• Problem requirements: Using the records below, give the number of lines where the word "code" appears, with no further output.

• Information provided:
____________
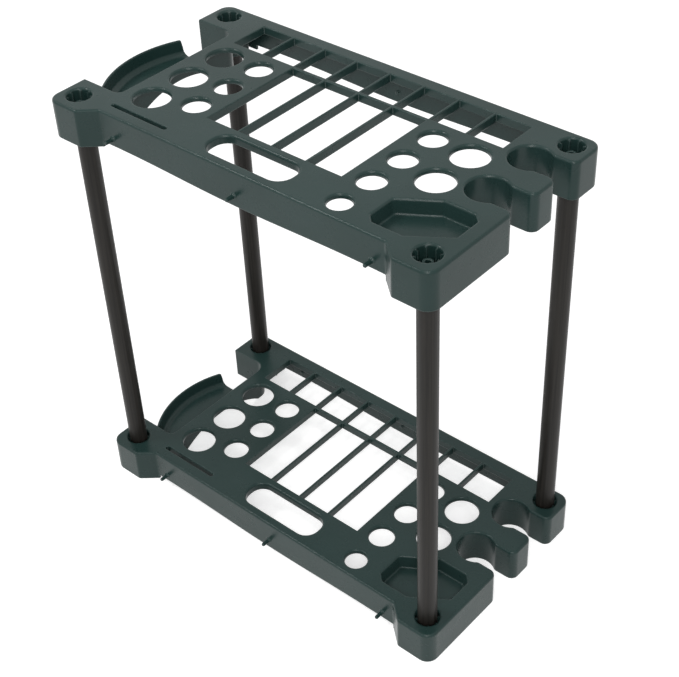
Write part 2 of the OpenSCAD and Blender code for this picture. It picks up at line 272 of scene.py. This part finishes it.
____________
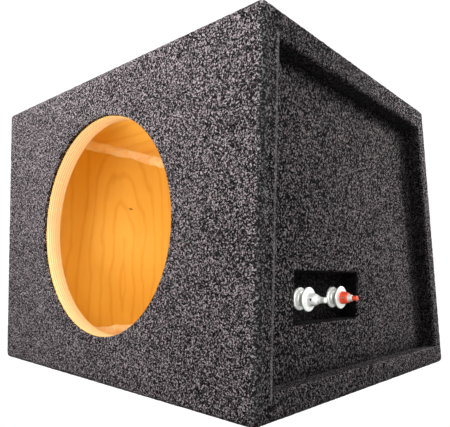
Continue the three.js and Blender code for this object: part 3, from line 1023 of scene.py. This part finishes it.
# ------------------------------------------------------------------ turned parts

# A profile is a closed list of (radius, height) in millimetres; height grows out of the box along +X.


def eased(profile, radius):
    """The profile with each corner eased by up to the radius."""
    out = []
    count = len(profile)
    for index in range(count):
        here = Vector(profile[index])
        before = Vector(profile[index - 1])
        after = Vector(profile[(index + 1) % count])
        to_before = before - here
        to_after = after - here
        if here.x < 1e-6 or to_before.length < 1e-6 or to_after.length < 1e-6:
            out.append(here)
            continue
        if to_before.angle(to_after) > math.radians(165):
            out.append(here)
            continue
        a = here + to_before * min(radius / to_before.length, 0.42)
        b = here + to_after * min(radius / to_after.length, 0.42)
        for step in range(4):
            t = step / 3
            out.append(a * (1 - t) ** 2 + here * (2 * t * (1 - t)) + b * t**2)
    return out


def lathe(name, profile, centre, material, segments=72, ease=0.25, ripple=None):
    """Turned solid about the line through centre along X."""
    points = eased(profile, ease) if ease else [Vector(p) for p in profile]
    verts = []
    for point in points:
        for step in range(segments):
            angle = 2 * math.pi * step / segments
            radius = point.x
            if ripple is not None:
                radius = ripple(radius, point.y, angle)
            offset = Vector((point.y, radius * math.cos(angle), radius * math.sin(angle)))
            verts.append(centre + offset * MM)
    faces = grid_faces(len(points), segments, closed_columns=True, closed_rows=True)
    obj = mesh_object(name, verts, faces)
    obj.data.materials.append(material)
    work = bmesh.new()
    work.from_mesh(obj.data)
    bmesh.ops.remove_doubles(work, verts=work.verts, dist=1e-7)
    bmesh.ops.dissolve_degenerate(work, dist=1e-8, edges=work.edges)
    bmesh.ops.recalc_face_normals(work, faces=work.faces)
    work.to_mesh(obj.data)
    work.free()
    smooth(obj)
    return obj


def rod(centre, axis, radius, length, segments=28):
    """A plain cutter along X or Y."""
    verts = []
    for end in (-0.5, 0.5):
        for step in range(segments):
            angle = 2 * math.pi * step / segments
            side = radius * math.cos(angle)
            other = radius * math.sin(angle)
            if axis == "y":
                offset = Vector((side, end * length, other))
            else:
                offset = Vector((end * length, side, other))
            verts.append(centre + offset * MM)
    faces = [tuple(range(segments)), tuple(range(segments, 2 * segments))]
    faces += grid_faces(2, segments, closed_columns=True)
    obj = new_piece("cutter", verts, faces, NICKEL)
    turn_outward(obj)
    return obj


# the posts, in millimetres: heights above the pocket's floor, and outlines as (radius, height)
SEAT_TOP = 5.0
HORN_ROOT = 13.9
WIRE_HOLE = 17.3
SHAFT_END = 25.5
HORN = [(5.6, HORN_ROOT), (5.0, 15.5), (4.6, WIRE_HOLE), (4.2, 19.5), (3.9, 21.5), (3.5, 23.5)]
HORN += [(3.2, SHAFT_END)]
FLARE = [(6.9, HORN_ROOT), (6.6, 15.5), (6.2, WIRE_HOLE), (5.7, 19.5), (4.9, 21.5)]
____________
• Output of the task: 2